THE REQUEST:
Output the data that follows exactly, line for line.

##########

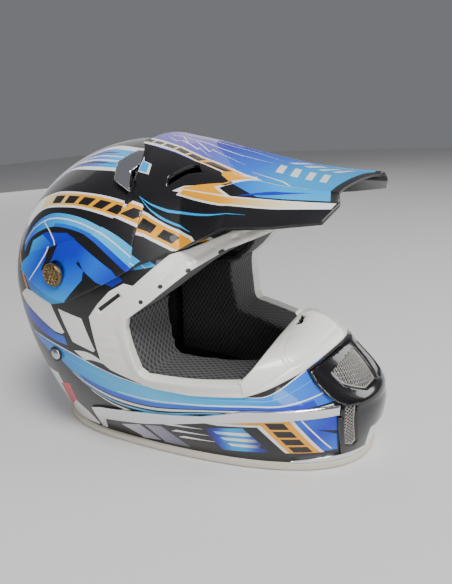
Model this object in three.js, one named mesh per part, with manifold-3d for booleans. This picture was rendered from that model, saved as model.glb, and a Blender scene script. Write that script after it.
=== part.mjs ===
// Off-road motorcycle helmet with an adjustable peak, modelled as the parts it is assembled from.
// Millimetres, +Z up. The helmet faces -Y, the wearer's right side is -X, and x = 0 is its mirror plane.
// The origin is at the middle of its length, on the surface that it stands on.
import * as THREE from 'three';
import { mergeVertices } from 'three/addons/utils/BufferGeometryUtils.js';
import Module from 'manifold-3d';

const wasm = await Module();
wasm.setup();

// ---------------------------------------------------------------- driving dimensions
const SHELL_WIDTH = 254;        // widest, across the temples
const SHELL_HEIGHT = 275;       // crown above the base plane
const SHELL_LENGTH = 350.5;     // chin to back of head
const SHELL_WALL = 3.5;
const BASE_WIDTH = 172;         // shell across its bottom edge
const BASE_TUCK = 16;           // how far the nape tucks in at the bottom
const WIDEST_HEIGHT = 150;      // height of the widest section
const CROWN_SETBACK = 135;      // crown's highest point, behind the forehead
const WIDEST_SETBACK = 7;       // widest section, behind the crown
const CHIN_REACH = 90;          // how far the chin bar stands ahead of the forehead
const CHIN_HEIGHT = 48;         // height of the foremost point of the chin bar
const CHIN_SHARE_AT_BASE = 0.92;// chin reach left at the bottom edge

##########

TASK SOLUTION:
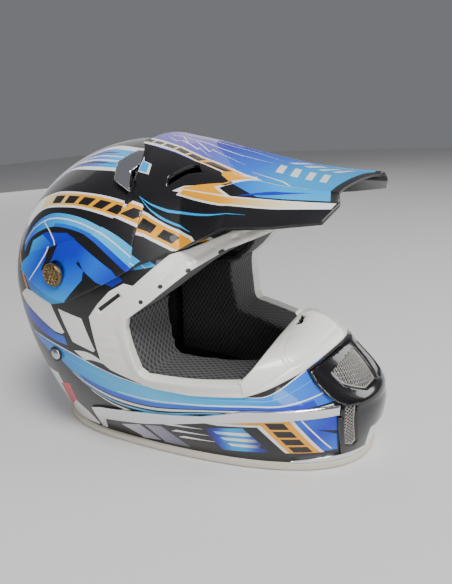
Model this object in three.js, one named mesh per part, with manifold-3d for booleans. This picture was rendered from that model, saved as model.glb, and a Blender scene script. Write that script after it.
=== part.mjs ===
// Off-road motorcycle helmet with an adjustable peak, modelled as the parts it is assembled from.
// Millimetres, +Z up. The helmet faces -Y, the wearer's right side is -X, and x = 0 is its mirror plane.
// The origin is at the middle of its length, on the surface that it stands on.
import * as THREE from 'three';
import { mergeVertices } from 'three/addons/utils/BufferGeometryUtils.js';
import Module from 'manifold-3d';

const wasm = await Module();
wasm.setup();

// ---------------------------------------------------------------- driving dimensions
const SHELL_WIDTH = 254;        // widest, across the temples
const SHELL_HEIGHT = 275;       // crown above the base plane
const SHELL_LENGTH = 350.5;     // chin to back of head
const SHELL_WALL = 3.5;
const BASE_WIDTH = 172;         // shell across its bottom edge
const BASE_TUCK = 16;           // how far the nape tucks in at the bottom
const WIDEST_HEIGHT = 150;      // height of the widest section
const CROWN_SETBACK = 135;      // crown's highest point, behind the forehead
const WIDEST_SETBACK = 7;       // widest section, behind the crown
const CHIN_REACH = 90;          // how far the chin bar stands ahead of the forehead
const CHIN_HEIGHT = 48;         // height of the foremost point of the chin bar
const CHIN_SHARE_AT_BASE = 0.92;// chin reach left at the bottom edge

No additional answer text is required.